*DATA TO PROCESS*
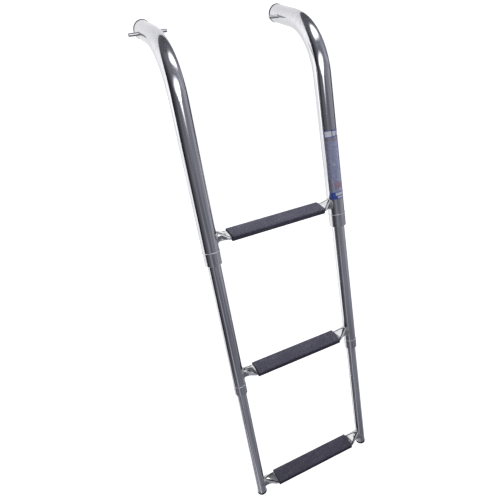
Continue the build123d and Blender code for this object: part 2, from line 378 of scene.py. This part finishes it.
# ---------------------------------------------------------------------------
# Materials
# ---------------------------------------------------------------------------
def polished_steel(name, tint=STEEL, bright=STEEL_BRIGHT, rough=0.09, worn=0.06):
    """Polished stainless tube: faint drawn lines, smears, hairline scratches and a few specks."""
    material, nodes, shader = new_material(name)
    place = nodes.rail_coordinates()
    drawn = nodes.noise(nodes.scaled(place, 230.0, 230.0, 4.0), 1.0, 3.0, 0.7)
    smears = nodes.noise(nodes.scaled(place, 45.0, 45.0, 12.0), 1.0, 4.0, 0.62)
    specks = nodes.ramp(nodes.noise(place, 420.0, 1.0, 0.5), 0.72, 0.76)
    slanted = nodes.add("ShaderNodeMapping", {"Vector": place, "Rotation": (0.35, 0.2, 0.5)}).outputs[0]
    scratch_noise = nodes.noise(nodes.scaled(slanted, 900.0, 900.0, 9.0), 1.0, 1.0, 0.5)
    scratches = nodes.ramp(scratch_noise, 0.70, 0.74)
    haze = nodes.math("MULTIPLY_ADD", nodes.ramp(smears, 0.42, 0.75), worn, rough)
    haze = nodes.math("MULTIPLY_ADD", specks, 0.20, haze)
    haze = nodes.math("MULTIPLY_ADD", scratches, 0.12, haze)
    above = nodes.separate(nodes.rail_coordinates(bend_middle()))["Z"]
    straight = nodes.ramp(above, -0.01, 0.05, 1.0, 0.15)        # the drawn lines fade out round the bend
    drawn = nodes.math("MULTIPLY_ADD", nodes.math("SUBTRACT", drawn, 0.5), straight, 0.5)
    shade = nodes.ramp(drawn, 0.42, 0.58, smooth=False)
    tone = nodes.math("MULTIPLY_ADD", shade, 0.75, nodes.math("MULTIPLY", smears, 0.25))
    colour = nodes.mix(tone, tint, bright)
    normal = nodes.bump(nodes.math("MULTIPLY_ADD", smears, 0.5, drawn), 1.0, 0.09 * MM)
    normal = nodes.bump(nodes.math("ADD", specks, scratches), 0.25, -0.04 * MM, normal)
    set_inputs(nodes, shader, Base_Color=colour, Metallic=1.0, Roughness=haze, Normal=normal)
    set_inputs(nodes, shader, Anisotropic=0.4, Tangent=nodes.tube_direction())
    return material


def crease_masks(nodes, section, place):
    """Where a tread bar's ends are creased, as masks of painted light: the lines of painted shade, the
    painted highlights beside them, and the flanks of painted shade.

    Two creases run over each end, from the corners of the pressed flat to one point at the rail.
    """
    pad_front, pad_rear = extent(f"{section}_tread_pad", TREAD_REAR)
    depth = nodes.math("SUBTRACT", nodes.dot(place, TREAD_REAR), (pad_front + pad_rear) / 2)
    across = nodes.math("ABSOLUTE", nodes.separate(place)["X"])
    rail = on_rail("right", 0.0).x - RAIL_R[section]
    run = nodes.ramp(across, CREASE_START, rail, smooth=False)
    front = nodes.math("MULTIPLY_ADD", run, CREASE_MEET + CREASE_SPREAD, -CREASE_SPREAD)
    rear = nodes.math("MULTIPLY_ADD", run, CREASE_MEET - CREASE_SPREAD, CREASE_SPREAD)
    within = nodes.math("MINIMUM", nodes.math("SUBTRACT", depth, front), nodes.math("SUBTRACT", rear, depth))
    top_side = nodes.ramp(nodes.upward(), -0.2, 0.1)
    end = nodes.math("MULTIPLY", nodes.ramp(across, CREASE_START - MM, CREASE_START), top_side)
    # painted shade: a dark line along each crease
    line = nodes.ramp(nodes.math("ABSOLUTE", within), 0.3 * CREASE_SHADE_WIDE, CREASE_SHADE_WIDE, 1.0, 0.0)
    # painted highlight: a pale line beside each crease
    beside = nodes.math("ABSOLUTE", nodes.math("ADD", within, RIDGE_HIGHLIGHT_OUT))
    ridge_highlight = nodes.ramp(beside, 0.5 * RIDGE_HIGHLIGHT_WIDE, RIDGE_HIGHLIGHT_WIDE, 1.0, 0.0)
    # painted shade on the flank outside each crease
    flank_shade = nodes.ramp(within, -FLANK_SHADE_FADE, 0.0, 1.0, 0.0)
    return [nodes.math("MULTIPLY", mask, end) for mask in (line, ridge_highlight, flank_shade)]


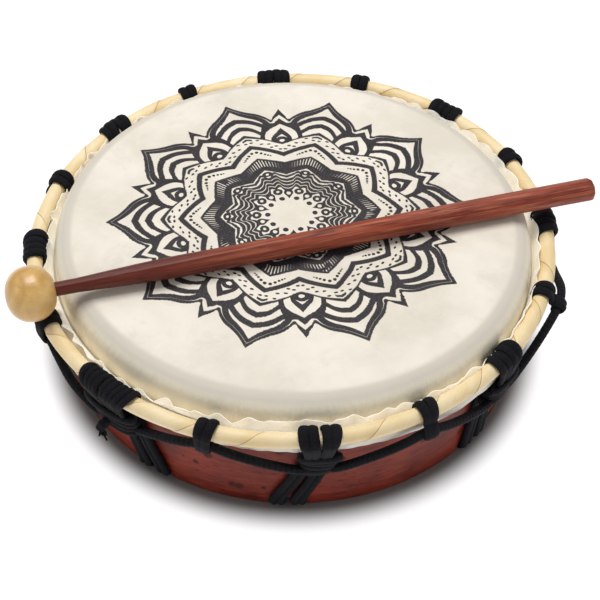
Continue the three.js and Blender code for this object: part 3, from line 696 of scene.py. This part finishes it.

*WHAT TO DO*
Copy out all lines where the word "from" appears.

*TASK OUTPUT*
Continue the build123d and Blender code for this object: part 2, from line 378 of scene.py. This part finishes it.
    Two creases run over each end, from the corners of the pressed flat to one point at the rail.
Continue the three.js and Blender code for this object: part 3, from line 696 of scene.py. This part finishes it.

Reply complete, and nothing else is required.